The price for a Robotron 300 was set at three million East German marks – a massive amount for a massive machine. This mainframe computer was put to use in industrial environments and at universities. It weighed in at six tonnes and was able to process 300 punch cards per minute – hence the number in the name. At that time, technology that is now used only for factory workers clocking on and off was standard: complex computer programs punched into cards.
The computer required its own purpose-built premises and was manned by a team of eight operatives per shift, with anything up to 18 more working on data input. Around 350 of these supercomputers were delivered; communism’s answer to IBM, the technology giant of the West, was quite successful in its own terms.
The Robotron 300 was first unveiled in 1966. Three years later, in 1969, it gave its name to an even bigger project, namely the founding of VEB Kombinat Robotron. Up to 70,000 people in Saxony worked for the GDR’s largest computer manufacturer at one time or another.

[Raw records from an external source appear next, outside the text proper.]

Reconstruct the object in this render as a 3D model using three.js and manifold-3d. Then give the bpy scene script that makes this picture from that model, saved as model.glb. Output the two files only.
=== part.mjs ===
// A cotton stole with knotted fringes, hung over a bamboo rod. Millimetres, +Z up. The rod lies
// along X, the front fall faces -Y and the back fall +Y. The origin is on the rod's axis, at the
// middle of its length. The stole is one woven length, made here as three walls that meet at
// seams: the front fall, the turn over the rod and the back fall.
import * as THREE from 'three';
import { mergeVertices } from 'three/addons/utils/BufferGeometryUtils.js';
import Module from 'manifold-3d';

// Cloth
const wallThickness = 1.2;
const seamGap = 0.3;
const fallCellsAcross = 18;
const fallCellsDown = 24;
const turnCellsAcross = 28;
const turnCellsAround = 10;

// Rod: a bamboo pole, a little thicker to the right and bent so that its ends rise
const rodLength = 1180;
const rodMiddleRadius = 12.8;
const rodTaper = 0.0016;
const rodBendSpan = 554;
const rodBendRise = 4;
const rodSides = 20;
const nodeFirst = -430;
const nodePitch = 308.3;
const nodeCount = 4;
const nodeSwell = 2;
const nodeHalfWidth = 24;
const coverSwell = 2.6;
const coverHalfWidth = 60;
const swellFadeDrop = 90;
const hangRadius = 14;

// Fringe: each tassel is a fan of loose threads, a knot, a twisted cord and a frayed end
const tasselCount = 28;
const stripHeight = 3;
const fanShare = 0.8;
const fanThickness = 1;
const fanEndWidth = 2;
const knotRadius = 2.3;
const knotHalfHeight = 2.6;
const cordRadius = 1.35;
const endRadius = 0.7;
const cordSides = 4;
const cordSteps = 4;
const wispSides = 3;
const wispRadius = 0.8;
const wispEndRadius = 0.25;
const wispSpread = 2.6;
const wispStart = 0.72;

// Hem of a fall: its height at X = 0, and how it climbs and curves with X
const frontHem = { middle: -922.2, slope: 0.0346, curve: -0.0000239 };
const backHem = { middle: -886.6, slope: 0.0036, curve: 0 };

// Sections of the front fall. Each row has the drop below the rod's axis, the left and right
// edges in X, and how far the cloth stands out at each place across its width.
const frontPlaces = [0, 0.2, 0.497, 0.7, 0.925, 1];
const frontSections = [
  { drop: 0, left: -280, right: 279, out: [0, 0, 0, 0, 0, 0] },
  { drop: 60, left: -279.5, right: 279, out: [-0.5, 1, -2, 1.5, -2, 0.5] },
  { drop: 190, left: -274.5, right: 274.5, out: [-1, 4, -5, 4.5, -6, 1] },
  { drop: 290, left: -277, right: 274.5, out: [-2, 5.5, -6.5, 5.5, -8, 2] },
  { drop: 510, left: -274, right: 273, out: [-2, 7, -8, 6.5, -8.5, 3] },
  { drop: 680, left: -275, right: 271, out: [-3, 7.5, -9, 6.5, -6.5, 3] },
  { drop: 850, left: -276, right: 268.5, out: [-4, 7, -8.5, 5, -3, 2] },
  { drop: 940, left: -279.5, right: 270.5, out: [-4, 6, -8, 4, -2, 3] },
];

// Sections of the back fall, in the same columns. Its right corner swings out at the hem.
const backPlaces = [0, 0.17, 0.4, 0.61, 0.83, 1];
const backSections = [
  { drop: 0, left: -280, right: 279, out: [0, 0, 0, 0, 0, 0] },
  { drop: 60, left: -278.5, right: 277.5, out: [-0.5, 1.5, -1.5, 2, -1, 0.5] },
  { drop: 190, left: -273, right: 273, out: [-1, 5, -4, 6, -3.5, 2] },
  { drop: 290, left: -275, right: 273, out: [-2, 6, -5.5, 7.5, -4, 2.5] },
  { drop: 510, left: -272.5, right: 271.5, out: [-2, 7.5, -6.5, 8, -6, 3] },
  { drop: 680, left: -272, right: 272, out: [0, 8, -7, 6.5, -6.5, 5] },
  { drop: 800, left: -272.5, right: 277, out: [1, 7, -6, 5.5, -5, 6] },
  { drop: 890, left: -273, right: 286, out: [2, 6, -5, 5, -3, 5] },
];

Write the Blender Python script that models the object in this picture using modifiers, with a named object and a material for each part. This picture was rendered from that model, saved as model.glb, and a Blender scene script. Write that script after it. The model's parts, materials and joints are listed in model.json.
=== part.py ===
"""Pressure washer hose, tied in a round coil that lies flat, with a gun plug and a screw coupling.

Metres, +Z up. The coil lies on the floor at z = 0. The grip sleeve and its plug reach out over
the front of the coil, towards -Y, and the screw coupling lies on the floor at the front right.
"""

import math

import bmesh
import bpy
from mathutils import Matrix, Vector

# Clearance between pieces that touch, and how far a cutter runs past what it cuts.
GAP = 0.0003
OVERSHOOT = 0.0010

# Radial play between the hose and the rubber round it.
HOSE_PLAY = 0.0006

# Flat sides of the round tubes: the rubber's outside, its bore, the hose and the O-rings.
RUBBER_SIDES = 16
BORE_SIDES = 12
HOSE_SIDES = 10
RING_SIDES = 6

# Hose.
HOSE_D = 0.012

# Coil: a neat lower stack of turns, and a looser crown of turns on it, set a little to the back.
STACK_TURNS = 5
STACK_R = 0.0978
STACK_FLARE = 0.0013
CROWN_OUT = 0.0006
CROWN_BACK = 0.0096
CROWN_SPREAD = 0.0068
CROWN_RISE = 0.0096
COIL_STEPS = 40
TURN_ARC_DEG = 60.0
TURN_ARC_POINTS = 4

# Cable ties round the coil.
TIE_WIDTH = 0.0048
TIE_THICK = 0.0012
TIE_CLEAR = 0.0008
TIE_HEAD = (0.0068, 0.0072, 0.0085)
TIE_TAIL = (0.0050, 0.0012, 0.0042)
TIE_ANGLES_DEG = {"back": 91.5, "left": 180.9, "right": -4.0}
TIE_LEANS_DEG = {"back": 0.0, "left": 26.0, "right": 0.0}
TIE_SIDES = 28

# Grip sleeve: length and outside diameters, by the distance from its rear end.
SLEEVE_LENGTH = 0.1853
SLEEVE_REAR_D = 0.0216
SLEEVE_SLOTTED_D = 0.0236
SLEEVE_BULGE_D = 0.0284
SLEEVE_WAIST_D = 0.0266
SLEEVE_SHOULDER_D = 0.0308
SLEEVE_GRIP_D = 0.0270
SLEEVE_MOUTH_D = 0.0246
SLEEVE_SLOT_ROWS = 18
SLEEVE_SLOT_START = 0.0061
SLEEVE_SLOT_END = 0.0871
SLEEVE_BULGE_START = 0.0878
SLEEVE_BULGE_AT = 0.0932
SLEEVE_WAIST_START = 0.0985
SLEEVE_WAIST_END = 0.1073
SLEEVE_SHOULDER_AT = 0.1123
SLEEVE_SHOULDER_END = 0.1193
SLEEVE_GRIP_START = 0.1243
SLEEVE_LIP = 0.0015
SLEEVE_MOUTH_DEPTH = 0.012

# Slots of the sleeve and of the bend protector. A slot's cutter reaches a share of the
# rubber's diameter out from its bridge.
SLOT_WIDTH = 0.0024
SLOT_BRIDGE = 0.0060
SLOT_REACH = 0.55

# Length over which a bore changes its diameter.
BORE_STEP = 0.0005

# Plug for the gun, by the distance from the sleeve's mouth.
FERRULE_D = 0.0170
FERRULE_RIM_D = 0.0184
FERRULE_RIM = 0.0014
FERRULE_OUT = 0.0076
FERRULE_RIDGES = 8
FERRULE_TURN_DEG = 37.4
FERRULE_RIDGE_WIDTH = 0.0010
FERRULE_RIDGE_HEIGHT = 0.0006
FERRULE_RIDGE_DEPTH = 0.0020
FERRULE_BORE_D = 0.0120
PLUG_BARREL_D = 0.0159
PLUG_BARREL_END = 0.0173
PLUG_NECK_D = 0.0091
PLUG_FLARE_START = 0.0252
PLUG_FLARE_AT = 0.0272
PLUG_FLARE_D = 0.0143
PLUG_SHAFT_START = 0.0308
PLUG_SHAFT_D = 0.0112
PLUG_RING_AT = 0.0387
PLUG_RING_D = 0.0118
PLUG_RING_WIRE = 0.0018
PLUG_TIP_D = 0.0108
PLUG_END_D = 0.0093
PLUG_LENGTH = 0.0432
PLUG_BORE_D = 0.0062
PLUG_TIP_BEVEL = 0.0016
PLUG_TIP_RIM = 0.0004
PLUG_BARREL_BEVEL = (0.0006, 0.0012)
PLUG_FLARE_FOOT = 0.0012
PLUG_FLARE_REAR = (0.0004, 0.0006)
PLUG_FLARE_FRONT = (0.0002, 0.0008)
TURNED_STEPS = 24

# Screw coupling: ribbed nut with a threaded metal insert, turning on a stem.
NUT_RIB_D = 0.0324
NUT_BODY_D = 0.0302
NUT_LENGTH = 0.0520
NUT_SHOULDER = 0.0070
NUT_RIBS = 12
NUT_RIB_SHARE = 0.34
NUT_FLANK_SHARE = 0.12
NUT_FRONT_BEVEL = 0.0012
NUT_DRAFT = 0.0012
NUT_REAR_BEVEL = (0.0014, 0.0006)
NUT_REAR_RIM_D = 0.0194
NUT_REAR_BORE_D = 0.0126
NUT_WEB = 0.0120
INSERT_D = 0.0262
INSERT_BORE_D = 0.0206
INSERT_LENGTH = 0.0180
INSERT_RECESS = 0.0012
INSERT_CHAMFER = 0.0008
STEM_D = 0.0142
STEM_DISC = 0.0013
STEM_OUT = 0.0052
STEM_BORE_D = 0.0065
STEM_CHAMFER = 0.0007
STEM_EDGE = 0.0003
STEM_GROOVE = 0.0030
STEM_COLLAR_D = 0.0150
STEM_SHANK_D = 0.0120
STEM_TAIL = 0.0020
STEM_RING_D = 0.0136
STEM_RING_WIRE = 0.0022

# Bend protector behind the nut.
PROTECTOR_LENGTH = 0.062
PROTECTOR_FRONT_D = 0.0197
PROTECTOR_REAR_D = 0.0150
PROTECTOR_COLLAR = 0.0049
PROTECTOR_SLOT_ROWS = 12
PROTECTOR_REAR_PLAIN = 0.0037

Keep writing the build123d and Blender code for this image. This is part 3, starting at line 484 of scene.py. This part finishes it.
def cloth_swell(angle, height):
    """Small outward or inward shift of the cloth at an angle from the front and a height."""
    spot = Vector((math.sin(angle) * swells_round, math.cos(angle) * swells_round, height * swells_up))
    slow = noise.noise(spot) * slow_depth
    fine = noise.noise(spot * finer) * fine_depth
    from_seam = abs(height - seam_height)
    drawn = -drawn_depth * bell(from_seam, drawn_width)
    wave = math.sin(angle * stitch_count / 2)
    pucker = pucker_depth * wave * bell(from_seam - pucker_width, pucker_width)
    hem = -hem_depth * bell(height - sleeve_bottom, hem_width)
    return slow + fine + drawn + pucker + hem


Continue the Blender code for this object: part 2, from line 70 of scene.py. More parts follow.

The founding of Robotron was a milestone in the history of technology in East Germany. 1969 was in any case an important year for Dresden’s development as a hub for IT expertise: it was the year in which the Technical University opened its ‘Sektion Informationsverarbeitung’ (Information Technology faculty). The first students enrolled for the winter semester. Apart from Dresden, the only other German universities offering the subject were Karlsruhe, Munich, Darmstadt and Saarbrücken, all in the West.
Exhibitions to commemorate the double anniversary
FUTUR ZWEI is the title given to a programme of events organised by Technische Sammlungen Dresden (Dresden Technical Collections). A special exhibition running until 7th July marks the double anniversary of the TU Information Technology faculty and the state-owned enterprise. The star exhibit is obviously the mainframe Robotron 300, but also on display is the Z 9001, the first GDR-manufactured home computer.
Although Robotron as a computer manufacturer may be history, the name lives on in Robotron, a software company specialising in the creation of databases and the analysis and management of ‘big data’. The company has set up a small museum at its headquarters. Its collection of old computers is a reminder of the Saxon capital’s hi-tech history. On special occasions, it is open to the public, for example 6th July (Museum Night Dresden) and 17th June (anniversary of the 1953 uprising in East Germany).
Celebrations at the Technical University
The Information Technology faculty of TU Dresden is organising a festival week to coincide with the 17th June anniversary.
But the purpose is not to present a romanticised view of the past. After all, GDR technology was in a parlous condition. Although the other countries in the Warsaw Pact regarded East German computers as reliable, state enterprises such as Robotron trailed far behind western competitors with their advanced technology.
The situation today could not be more different: Dresden is now a hub of hi-tech with an international reputation. Start-ups and large corporations are drawn to ‘Silicon Saxony’. Any research project into 5G and AI (Artificial Intelligence) will inevitably have a link to Saxony’s state capital.
At TU, they look confidently to the future. On 19th June, Germany’s longest-established IT institutes will be showcasing their current projects via a livestream broadcast. Under discussion will be topics that are set to become increasingly important in the future: None of Our Business ¯ \ _ (ツ) _ / ¯ About the Responsibility of Information Technology is the name of a forum at which the ethical issues of data processing will come under the spotlight. After all, this is not something that can simply be shrugged off: with increasing scope for surveillance, data manipulation and military applications, the IT scene is in need of critical self-awareness.
On the programme for 20th June is ‘Output.DD’, the focus of which will be on reforms of the faculty aimed at preparing it for the future and on the issue of how to link digitisation to sustainability. Joining the specialists from the TU will be representatives of companies based in the region. They will be presenting projects ranging across such diverse fields as advances in data visualisation, developments in touch screen display, esports, data visualisation systems and new VR (virtual reality) applications.
Artificial intelligence will also be high on the agenda, as exemplified by the humanoid service robot Pepper which is deployed at the Department of Adaptive Dynamic Systems.
One of the many questions preoccupying researchers at TU is how a machine can be taught to develop empathy for human emotions. The friendly smile of this robot makes it very clear that the era of the punch card is long gone.